Buluşmaya katılan HÜDA PAR Genel Başkanı Zekeriya Yapıcıoğlu, “Hamas’ın eylemlerine ulemanın (din adamları) öncelik etmesi gerektiğini” söylerken “Bu süreçte âlimlerin en büyük sorumluluğu, ümmete rehberlik etmektir. Ulema, ümmetin moral ve motivasyonunu canlı tutmalı ve Gazze’deki direnişi ilmi ve manevi destekle güçlendirmelidir” dedi.

‘İSLAM KILIÇLA BİNA EDİLDİ’

Konuşmacılar Hamas’ın silahlı kanadı İzzettin el-Kassam Tugayları’nın “cihatçı” özelliğini ön plana çıkartırken, İslam dininin sadece cihat ile yayılabileceği ve sürebileceği vurgusu yapıldı. Iraklı din adamı Mela Reşid Sigeri, “Bugün ‘zeytin dalı’ veya bir ‘barış güvercini’ bizleri zafere götürmez. İslam dini kılıç ve kalem üzerine bina edilmiştir. İslam dini, kılıç kullanılmazsa kendi esaslarını başka yerlerine ulaştıramayacaktır” diye konuştu.

Konuşmacılardan Iraklı Yrd. Doç. Dr. Muhammed Halid Mustafa, “Ulemanın Gazze’deki cihada karşı görev ve sorumlulukları” başlıklı sunumunda; “Gazze’deki mücahitlerin mücadelesine baktığımızda Kuran’daki mevcut sıfatlara haiz olduğunu görüyoruz.

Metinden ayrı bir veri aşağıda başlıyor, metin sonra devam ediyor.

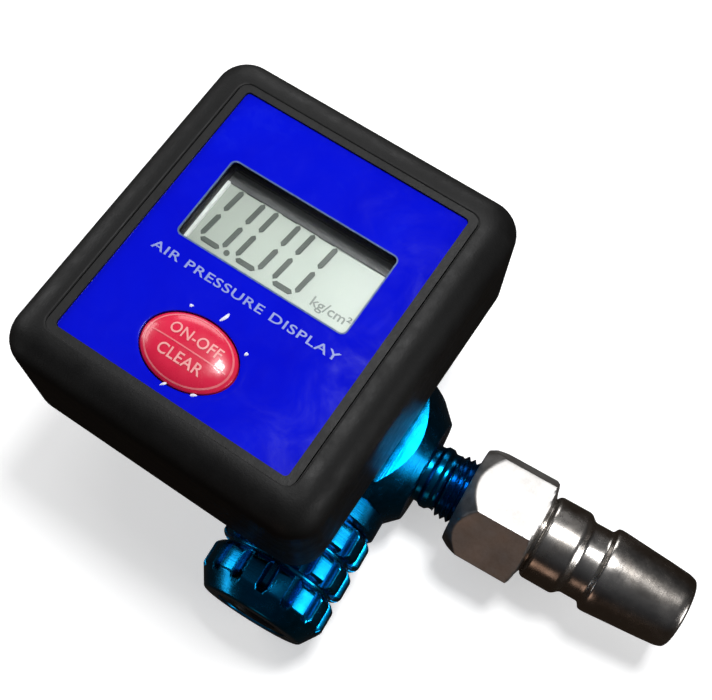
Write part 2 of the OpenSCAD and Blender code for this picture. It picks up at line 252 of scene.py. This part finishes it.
def make_label(name):
    s = Shader(name, Specular_IOR_Level=0.4)
    tone_and_glare_noise = s.noise(55.0, 5.0, 0.6, distort=0.8)
    patch = s.noise(310.0, 6.0, 0.75, distort=1.5)
    print_tone = s.ramp(tone_and_glare_noise, [(0.3, (0.0, 0.002, 0.60)), (0.7, (0.0, 0.005, 0.70))])
    # this mask lightens the blue in patches: partly smudges on the film, partly a painted reflection haze
    smudge_and_glare = s.ramp(s.math("MULTIPLY", patch, tone_and_glare_noise), [(0.30, 0.0), (0.46, 1.0)])
    s.colour(s.mix(s.math("MULTIPLY", smudge_and_glare, 0.07), print_tone, (0.05, 0.09, 0.8)))
    s.rough(s.remap(s.noise(140.0, 6.0, 0.7, distort=1.0), 0.06, 0.2))
    wrinkle = s.noise(240.0, 5.0, 0.7, distort=0.7)
    first = s.bump(wrinkle, 0.3, 0.00006)
    s.bump(s.noise(60.0, 2.0, 0.4), 0.35, 0.0003, first)
    return s.mat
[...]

Cihat farzı kifayedir (Başka bir kişiye sorumluluk yüklenmesi) ama bazı durumlarda farzı ayn (kişinin sorumlulukları kendisinin üstlenmesi) olur” ifadelerini kullandı.

İki günlük buluşmanın 20 maddelik sonuç bildirgesi Türkçe, Arapça ve Kürtçe yayımlandı. “Aksa Tufanı, İslam tarihi boyunca devam eden kutsal cihat sırasının bugün yürütülen halidir” denilen bildirgede şu maddelere yer verildi:

  • Siyonistlerin Lübnan’a yönelik savaşları hedefinin Filistin olmadığının bir kez daha ispatıdır. Bu mahiyette diyoruz ki bölge ülkeleri sıra size gelmeden ayağa kalkın ve bugün Siyoniste karşı canla başla cihat eden mücahitlerin yanında yer alın.
  • Aksa Tufanı’nı İslamın diğer insanlara ulaşması için olanak bilmeliyiz.
  • Aksa Tufanı, sindirilen ve ihlal edilen hakların, cihat ve onurlu direniş dışında başka yollarla kurtarılamayacağı ve korunamayacağını ispatlamıştır.